■ Work to complete ■
Exactly reproduce the lines beginning with the line that includes "shown = obj.evaluated_get(depsgraph)" and ending with the last line of the data.
--- START OF Dataset section ---
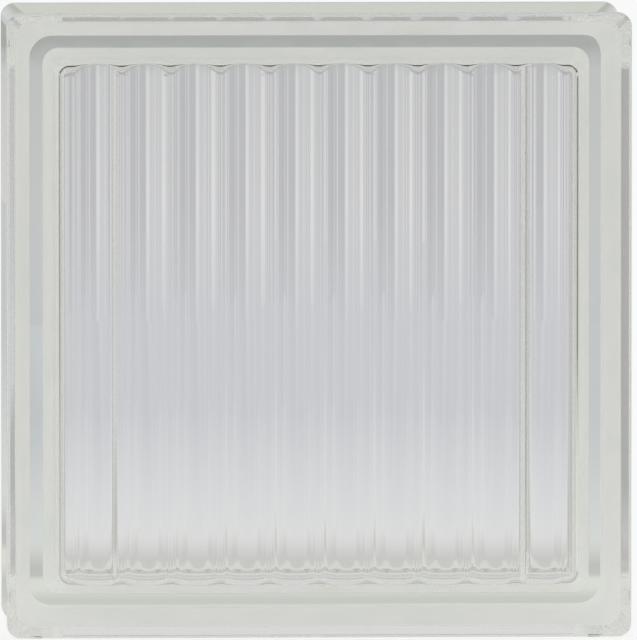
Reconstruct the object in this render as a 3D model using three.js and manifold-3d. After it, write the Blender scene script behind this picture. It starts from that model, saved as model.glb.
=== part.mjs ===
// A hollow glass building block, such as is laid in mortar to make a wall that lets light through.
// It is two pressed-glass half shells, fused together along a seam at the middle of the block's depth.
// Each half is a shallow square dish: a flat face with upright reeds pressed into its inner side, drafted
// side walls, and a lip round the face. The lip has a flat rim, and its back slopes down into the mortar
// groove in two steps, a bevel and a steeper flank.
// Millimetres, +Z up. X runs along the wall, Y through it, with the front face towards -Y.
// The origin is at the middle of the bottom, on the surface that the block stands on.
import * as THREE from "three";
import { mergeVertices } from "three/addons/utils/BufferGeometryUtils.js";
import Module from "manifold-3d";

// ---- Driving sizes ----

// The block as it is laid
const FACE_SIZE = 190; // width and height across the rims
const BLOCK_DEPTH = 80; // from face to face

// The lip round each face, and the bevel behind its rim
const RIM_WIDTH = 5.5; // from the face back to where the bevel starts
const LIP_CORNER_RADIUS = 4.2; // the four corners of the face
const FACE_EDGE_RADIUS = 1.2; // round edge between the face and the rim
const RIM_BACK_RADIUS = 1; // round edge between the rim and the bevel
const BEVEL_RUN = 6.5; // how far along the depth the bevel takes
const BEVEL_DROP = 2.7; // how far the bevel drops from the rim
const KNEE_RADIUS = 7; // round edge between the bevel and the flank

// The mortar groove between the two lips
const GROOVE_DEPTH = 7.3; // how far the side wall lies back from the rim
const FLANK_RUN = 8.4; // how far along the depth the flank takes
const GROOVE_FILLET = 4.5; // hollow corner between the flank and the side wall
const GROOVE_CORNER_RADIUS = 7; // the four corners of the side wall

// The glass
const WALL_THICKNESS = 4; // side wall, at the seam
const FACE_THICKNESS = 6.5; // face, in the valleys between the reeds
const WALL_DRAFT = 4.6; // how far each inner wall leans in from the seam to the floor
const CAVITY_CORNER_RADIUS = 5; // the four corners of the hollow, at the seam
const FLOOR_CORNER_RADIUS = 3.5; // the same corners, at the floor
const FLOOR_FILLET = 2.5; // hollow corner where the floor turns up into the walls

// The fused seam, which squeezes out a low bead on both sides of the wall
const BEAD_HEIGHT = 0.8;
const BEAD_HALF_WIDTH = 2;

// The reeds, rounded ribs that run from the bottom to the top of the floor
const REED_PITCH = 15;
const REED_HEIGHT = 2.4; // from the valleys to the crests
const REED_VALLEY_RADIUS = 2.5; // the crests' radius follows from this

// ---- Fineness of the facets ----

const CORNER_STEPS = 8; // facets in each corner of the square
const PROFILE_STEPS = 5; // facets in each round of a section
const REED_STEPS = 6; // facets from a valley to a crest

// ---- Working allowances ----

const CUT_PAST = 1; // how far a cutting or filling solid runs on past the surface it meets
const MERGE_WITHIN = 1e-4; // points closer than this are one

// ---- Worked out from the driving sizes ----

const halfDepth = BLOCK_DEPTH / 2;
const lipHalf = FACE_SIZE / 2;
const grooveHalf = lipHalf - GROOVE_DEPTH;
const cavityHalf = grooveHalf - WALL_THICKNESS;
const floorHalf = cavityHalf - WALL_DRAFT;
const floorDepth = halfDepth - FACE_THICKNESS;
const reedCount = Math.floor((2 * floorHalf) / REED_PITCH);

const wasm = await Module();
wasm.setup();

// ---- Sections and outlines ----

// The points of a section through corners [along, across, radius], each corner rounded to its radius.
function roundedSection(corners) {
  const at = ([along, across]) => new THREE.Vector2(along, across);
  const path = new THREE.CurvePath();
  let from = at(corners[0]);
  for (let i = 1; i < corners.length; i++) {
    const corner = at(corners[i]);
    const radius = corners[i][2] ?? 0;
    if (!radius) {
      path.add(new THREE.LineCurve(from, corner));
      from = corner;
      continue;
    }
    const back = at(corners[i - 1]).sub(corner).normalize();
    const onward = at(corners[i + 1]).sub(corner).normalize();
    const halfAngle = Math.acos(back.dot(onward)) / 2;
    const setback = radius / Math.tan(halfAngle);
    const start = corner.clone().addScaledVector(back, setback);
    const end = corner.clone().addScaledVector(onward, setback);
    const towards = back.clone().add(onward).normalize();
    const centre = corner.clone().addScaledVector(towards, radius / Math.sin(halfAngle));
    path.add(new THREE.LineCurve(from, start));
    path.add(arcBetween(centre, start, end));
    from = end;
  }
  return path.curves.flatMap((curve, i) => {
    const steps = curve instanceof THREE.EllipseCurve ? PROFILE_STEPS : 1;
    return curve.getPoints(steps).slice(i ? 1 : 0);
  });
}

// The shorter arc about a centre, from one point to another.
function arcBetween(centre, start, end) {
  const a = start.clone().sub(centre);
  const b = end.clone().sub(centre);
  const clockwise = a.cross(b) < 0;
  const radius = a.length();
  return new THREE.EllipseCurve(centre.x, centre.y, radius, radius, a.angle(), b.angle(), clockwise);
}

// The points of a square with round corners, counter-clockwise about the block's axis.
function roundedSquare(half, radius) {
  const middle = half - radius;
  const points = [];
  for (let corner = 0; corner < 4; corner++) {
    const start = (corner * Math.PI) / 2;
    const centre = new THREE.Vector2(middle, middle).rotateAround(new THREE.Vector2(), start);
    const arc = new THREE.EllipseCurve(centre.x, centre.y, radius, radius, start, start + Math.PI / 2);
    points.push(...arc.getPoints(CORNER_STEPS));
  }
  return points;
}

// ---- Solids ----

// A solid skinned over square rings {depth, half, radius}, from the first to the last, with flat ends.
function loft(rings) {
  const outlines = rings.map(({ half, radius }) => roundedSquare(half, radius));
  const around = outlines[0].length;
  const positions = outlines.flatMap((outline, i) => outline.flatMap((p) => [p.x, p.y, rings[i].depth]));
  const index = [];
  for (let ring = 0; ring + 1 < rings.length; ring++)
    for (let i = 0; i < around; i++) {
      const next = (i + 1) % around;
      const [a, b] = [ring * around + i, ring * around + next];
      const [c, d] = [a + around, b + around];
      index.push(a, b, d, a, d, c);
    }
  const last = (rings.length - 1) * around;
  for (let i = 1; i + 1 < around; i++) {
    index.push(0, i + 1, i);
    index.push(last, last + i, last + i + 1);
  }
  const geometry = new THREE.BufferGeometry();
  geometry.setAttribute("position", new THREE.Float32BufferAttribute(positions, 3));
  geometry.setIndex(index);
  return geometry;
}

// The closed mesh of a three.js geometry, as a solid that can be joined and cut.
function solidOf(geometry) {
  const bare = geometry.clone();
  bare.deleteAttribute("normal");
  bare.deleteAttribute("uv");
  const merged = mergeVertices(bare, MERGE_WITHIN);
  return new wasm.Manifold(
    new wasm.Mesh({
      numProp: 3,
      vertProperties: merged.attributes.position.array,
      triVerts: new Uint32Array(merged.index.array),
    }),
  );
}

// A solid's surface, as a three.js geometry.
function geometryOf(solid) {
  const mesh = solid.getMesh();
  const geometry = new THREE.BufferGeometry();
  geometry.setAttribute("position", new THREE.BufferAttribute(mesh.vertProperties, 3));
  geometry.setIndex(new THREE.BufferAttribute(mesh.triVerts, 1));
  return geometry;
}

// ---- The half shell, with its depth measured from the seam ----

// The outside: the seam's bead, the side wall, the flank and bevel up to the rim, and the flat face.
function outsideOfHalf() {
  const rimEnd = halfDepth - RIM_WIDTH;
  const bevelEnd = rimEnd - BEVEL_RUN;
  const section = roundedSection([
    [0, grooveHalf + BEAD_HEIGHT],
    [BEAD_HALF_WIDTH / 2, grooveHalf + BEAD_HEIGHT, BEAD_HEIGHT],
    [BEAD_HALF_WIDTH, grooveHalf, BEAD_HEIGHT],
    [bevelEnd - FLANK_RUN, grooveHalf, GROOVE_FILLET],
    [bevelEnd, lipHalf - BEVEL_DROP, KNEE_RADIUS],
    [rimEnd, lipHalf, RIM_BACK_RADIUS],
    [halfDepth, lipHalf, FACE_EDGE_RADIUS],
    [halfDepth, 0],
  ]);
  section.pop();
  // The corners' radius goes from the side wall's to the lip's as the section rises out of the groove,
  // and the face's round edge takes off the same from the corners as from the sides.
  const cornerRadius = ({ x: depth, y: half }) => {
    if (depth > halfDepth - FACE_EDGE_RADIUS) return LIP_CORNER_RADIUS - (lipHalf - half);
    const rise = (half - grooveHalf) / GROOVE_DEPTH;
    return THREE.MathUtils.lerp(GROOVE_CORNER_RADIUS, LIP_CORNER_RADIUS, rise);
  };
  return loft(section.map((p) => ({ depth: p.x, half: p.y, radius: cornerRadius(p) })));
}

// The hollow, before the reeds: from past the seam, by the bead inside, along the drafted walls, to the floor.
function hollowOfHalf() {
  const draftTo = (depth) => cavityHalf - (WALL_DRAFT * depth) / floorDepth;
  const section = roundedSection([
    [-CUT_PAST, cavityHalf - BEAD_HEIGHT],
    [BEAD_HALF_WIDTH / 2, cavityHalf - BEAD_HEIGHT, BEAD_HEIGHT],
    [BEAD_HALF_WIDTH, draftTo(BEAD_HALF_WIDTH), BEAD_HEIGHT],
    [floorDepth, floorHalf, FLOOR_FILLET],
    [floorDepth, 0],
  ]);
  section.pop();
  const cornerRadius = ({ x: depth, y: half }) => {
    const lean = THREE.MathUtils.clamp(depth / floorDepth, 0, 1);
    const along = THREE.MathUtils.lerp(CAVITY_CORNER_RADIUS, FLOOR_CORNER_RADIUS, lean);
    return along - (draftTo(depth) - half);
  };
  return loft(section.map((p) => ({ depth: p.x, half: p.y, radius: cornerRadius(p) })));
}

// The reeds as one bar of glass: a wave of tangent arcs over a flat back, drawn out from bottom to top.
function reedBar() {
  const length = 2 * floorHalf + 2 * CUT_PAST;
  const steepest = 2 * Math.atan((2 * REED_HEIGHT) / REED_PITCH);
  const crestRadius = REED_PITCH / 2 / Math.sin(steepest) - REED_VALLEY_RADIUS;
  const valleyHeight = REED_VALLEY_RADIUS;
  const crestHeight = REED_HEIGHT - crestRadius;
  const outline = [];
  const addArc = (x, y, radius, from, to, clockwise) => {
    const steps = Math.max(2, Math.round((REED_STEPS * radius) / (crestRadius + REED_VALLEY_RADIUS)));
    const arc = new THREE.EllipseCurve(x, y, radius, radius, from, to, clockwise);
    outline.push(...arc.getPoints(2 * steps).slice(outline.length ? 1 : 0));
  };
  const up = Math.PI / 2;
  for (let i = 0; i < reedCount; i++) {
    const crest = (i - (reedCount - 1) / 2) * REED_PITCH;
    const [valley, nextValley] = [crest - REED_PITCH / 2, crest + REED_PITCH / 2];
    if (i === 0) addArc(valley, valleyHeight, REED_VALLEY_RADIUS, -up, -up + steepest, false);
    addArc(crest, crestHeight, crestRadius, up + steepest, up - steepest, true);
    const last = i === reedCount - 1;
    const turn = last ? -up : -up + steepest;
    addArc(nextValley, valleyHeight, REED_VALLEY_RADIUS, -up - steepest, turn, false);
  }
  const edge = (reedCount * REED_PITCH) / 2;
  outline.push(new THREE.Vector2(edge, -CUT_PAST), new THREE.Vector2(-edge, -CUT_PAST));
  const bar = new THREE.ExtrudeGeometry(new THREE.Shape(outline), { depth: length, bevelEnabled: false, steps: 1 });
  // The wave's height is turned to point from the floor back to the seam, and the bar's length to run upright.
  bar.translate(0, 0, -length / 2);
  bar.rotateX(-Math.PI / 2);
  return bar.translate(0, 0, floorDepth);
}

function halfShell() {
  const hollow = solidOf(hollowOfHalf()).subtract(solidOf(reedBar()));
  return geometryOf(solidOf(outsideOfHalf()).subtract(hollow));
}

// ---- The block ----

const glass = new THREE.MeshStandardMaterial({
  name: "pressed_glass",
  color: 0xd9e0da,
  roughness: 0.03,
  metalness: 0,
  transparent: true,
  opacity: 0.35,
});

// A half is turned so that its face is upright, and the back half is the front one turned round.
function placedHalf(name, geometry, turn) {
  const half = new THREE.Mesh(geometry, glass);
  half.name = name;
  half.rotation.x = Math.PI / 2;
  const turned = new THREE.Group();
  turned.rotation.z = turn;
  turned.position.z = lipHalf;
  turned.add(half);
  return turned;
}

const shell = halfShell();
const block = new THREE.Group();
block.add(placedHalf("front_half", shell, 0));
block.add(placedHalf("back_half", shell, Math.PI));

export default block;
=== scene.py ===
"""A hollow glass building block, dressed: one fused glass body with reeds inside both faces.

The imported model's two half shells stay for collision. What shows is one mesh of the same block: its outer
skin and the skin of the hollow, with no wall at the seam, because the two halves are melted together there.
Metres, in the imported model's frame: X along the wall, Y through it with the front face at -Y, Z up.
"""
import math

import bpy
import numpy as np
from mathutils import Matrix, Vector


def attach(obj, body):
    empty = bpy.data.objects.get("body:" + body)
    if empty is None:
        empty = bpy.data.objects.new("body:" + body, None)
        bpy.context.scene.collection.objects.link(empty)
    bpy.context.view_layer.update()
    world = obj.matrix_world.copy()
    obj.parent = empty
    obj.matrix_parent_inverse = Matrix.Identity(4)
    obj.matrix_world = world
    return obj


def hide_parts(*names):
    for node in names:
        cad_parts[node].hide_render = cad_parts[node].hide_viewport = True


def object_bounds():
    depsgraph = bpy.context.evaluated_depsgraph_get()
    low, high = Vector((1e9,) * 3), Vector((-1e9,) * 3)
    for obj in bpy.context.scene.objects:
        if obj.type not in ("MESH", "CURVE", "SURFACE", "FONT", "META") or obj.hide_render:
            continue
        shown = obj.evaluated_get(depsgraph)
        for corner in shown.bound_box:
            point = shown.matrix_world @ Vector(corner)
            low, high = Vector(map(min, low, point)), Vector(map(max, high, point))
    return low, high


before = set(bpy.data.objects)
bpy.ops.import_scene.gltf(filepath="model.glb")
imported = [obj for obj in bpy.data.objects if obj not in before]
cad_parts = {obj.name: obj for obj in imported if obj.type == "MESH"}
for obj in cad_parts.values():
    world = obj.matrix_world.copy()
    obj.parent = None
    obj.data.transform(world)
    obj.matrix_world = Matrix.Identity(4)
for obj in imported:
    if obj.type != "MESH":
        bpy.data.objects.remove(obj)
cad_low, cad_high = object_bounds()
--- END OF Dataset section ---
■ Response ■
        shown = obj.evaluated_get(depsgraph)
        for corner in shown.bound_box:
            point = shown.matrix_world @ Vector(corner)
            low, high = Vector(map(min, low, point)), Vector(map(max, high, point))
    return low, high


before = set(bpy.data.objects)
bpy.ops.import_scene.gltf(filepath="model.glb")
imported = [obj for obj in bpy.data.objects if obj not in before]
cad_parts = {obj.name: obj for obj in imported if obj.type == "MESH"}
for obj in cad_parts.values():
    world = obj.matrix_world.copy()
    obj.parent = None
    obj.data.transform(world)
    obj.matrix_world = Matrix.Identity(4)
for obj in imported:
    if obj.type != "MESH":
        bpy.data.objects.remove(obj)
cad_low, cad_high = object_bounds()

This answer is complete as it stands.